Je défais des boîtes.  Encore.  Au fur et à mesure que je place des objets dans mon ancienne/nouvelle maison, je sens revenir le passé.  Tout doucement.  Mes émotions arrivent au compte-gouttes. 
Pendant les premières semaines, il fallait aller vite, placer la chambre des enfants avant la rentrée scolaire, avoir une cuisine fonctionnelle, être capable de marcher dans le salon sans risquer de se blesser.  Il fallait appeler les assurances, régler une multitude de détails techniques.  Mes émotions semblaient m’avoir lâchées.  Pas le temps.  Il fallait continuer d’aller de l’avant, rassurer les enfants.
Maintenant, l’urgence est passée.  Il reste les détails.  La lampe à droite ou à gauche du vaisselier, les Lego au fond ou à l’entrée du salon ? Les cadres à accrocher, les petits objets à ranger.  Il y a aussi tous les objets de mon père qui sont encore dans la maison, les objets de ma famille, les objets de mon enfance.  J’en retrouve certains au sous-sol dans une armoire, je les reconnais aussitôt, même si je ne les ai pas vus depuis plus de 30 ans.  Il y a mon jeu de mémoire 12 wigwams, tout poussiéreux.
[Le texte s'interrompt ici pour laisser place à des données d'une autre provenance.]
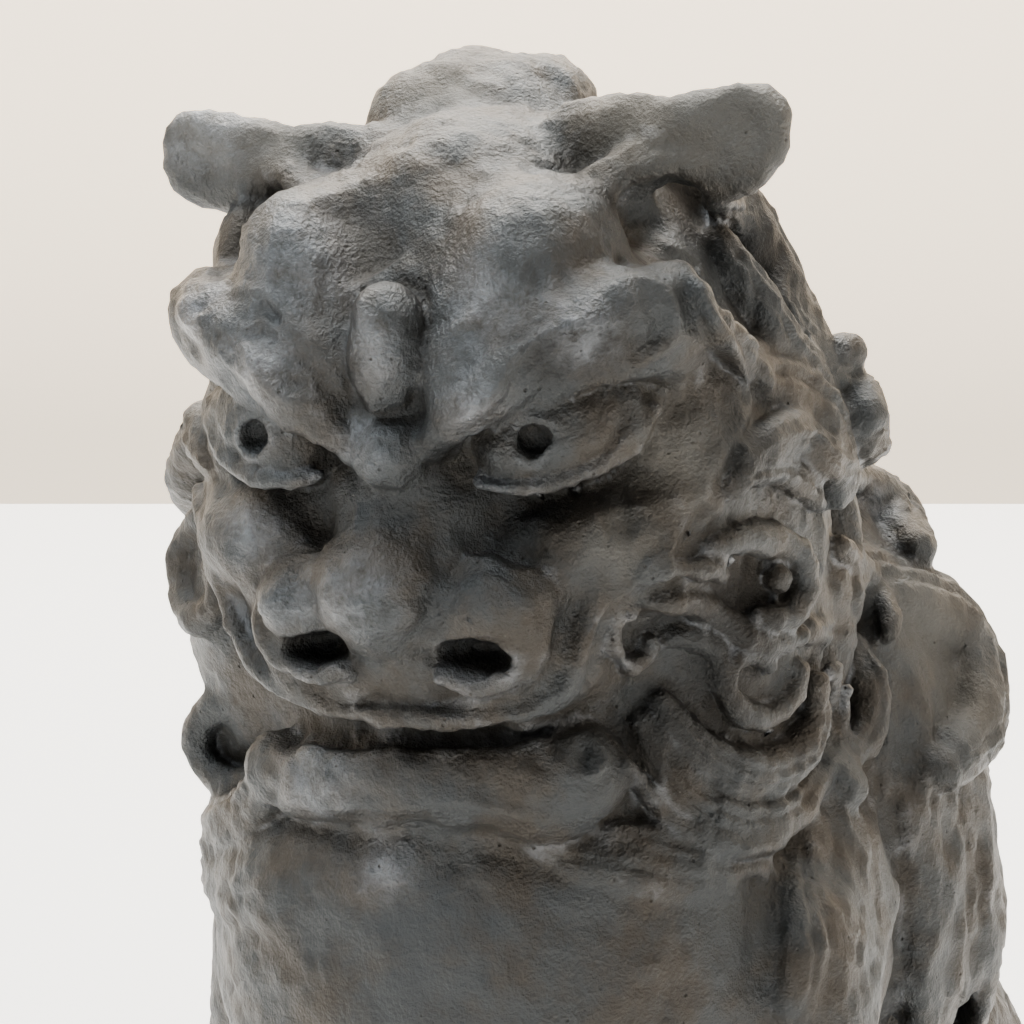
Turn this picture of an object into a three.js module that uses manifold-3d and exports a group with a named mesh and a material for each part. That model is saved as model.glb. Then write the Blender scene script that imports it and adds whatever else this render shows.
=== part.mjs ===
// Seated guardian lion-dog (komainu) with a closed mouth and one blunt horn, cast in iron
// in one piece with a low base. Millimetres, +Z up. The figure faces -Y, its own left is +X,
// and the origin is the centre of the underside of the base.
import * as THREE from "three";
import { mergeVertices } from "three/addons/utils/BufferGeometryUtils.js";
import Module from "manifold-3d";

const wasm = await Module();
wasm.setup();

// Driving sizes. Places on the figure are measured from the middle of the head.
const BASE = { width: 112, depth: 150, height: 9, corner: 16, chamfer: 1.4 };
const HEAD_PLACE = new THREE.Vector3(0, -29, 131);
const HEAD_TURN = THREE.MathUtils.degToRad(6); // the face looks a little to the figure's left
const HEAD_TILT = THREE.MathUtils.degToRad(-2); // and its left side is held a little higher
const GROUND = BASE.height - HEAD_PLACE.z; // top of the base, seen from the head

const BODY_FRAME = new THREE.Matrix4().makeTranslation(HEAD_PLACE);
const HEAD_FRAME = BODY_FRAME.clone()
  .multiply(new THREE.Matrix4().makeRotationZ(HEAD_TURN))
  .multiply(new THREE.Matrix4().makeRotationY(HEAD_TILT));

// The mane lies on a shell round the head, and the cape of long hair on the shoulders' hump.
const COAT = { c: [0, 8, -6], r: [33.5, 32, 50] };
const HUMP = { c: [0, 46, -36], r: [38.5, 32.5, 36.5] };

const SIDES = [1, -1];
const mirrored = (p, side) => [p[0] * side, p[1], p[2]];

// Value at x of the broken line through (xs, ys).
function along(xs, ys, x) {
  let i = 0;
  while (i < xs.length - 2 && x > xs[i + 1]) i++;
  const t = THREE.MathUtils.clamp((x - xs[i]) / (xs[i + 1] - xs[i]), 0, 1);
  return THREE.MathUtils.lerp(ys[i], ys[i + 1], t);
}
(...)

Il consiste en 20 petites figurines d’indiens de quatre couleurs différentes qu’il faut cacher sous les tipis.  Je prenais toujours les rouges, je les reconnais.  Je joue un soir avec mes enfants et ma sœur.  Mon cadet tend spontanément la main vers les indiens rouges, j’ai un pincement au cœur, j’hésite à les laisser entre les mains de quelqu’un d’autre, fût-il mon propre fils.  Alors, je cache les petits indiens (les jaunes cette fois) sous les tipis et je me rappelle de façon très nette la joie que j’éprouvais à l’époque où je jouais avec ma sœur et mes parents (un tel jeu serait impensable aujourd’hui, genre full appropriation culturelle).
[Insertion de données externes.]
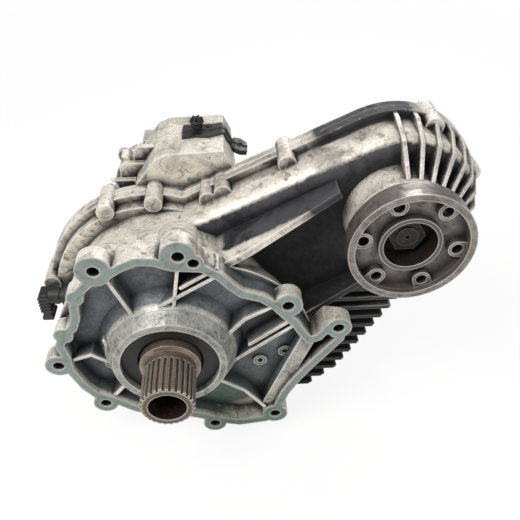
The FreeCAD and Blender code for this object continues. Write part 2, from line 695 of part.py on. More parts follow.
notch_round(shaft, "sun", SUN_R + " - " + ROOT, SUN_R + " + " + TIP + " + 0.5", GAP + " - " + ROOT + " * 0.75",
            GAP + " + (" + TIP + " + 0.5) * 0.9", "gearWidth + 0.1", "sunTeeth", "splineTip + gearFront - 0.05")
turn("bore_plug", [
    ("1", "0"), ("pilotBoreR", "0"), ("pilotBoreR", "6"), ("pilotBoreR - 1.5", "6"), ("pilotBoreR - 1.5", "1.5"), ("1", "1.5"),
], "0", "plugDepth", "0")

# ---------------------------------------------------------------- planetary set
annulus = turn("ring_gear", [
    (RING_R + " - " + TIP, "0"), ("ringRimR", "0"), ("ringRimR", "gearWidth"), (RING_R + " - " + TIP, "gearWidth"),
], "0", "gearFront", "0")
notch_round(annulus, "teeth", RING_R + " - " + TIP + " - 1", RING_R + " + " + ROOT, GAP + " + (" + TIP + " + 1) * 0.75",
            GAP + " - " + ROOT + " * 0.6", "gearWidth", "ringTeeth")

ORBIT = "moduleSize * (sunTeeth + planetTeeth) / 2"
planet_spots = {1: (ORBIT, "0"), 2: ("0", ORBIT), 3: ("-(" + ORBIT + ")", "0"), 4: ("0", "-(" + ORBIT + ")")}
for number, (px, pz) in planet_spots.items():
    planet = turn("planet_gear_%d" % number, [
        ("pinR + 0.1", "0"), (PLANET_R + " + " + TIP, "0"), (PLANET_R + " + " + TIP, "gearWidth - 2"), ("pinR + 0.1", "gearWidth - 2"),
    ], px, "gearFront + 1", pz)
    notch_round(planet, "teeth", PLANET_R + " - " + ROOT, PLANET_R + " + " + TIP + " + 0.5", GAP + " - " + ROOT + " * 0.9",
                GAP + " + (" + TIP + " + 0.5) * 1.15", "gearWidth - 2", "planetTeeth")
    if number in (1, 3):
        turned_half = FreeCAD.Rotation(Vector(0, 1, 0), 180 / size("planetTeeth"))
        planet.Placement = FreeCAD.Placement(planet.Placement.Base, turned_half)

orbit = size("moduleSize") * (size("sunTeeth") + size("planetTeeth")) / 2
gear_front = size("gearFront")
gear_back = gear_front + size("gearWidth")
plate = size("plateThick")


def planet_carrier():
    """Two plates held apart by four pillars, bored for the planets' pins."""
    parts = [
        ring(0, 0, size("carrierR"), size("inputNeckR") + 1, gear_front - plate - 0.5, gear_front - 0.5),
        ring(0, 0, size("carrierR"), size("noseR") + 1, gear_back + 0.5, gear_back + 0.5 + plate),
    ]
    for angle in range(45, 360, 90):
        x, z = polar(orbit, angle)
        parts.append(disc(x, z, 7.2, gear_front - 1, gear_back + 1))
    pins = [disc(*polar(orbit, a), size("pinR"), 0, 90) for a in range(0, 360, 90)]
    return fuse(parts).cut(pins[0].multiFuse(pins[1:]))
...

Il y a aussi les assiettes pour la fondue chinoise et les petits bols multicolores pour les sauces.  Juste à côté des bols pour la soupe à l’oignon (que ma mère faisait avec les restes de bouillon de la fondue).  Il y a le plat en pyrex dans lequel mon père faisait chauffer le maïs en crème pour son classique poulet BBQ-patates frites-maïs en crème.
Il y a, dans le bureau au 2e étage, deux tiroirs qui ne semblent pas avoir été touchés depuis plus de 20 ans.  Ils contiennent encore des effets personnels de ma mère. Dans le premier, tout son matériel à dessin. Elle avait débuté des cours quelque temps avant sa mort.  Tout est là, tel que dans mon souvenir, indemne.  Pas un crayon n’a été aiguisé depuis, pas une feuille n’a été noircie.  En déplaçant les objets, je reconnais tout-à-coup mon écriture d’adolescente au fond du tiroir.  J’ai écrit maman.  Je me souviens que je faisais souvent mes devoirs à cet endroit. J’ai dû griffonner ça dans un moment d’égarement, entre deux résolutions d’équations du second degré.  Mon écriture est là, tout simplement, au milieu des trucs de ma mère, comme si cela datait d’hier.  Dans l’autre tiroir, il y a son kit de couture, encore une fois identique à dans mon souvenir. Toutes les bobines de fils, toutes les aiguilles, tous les boutons, tous choisis et placés là par ma mère, ils sont là, figés dans le temps, dans ce tout petit espace, c’est comme si une partie de son âme était encore là.  Je ne touche à rien et referme le tiroir.  Je ne sais pas coudre.  Elle n’a pas eu le temps de me montrer.
Dans le fond d’une boîte, je retrouve la vieille montre de ma mère, arrêtée à l’heure de sa mort.  Je la remets dans la petite armoire à bijou encastrée au mur dans la chambre de ma mère, dans ma chambre.  Les larmes me montent au yeux.  Je referme la porte.  Je me sens bien.  Enfin, une émotion plus forte qui m’emporte.  Enfin, je commence à me déposer dans mon ancienne/nouvelle maison.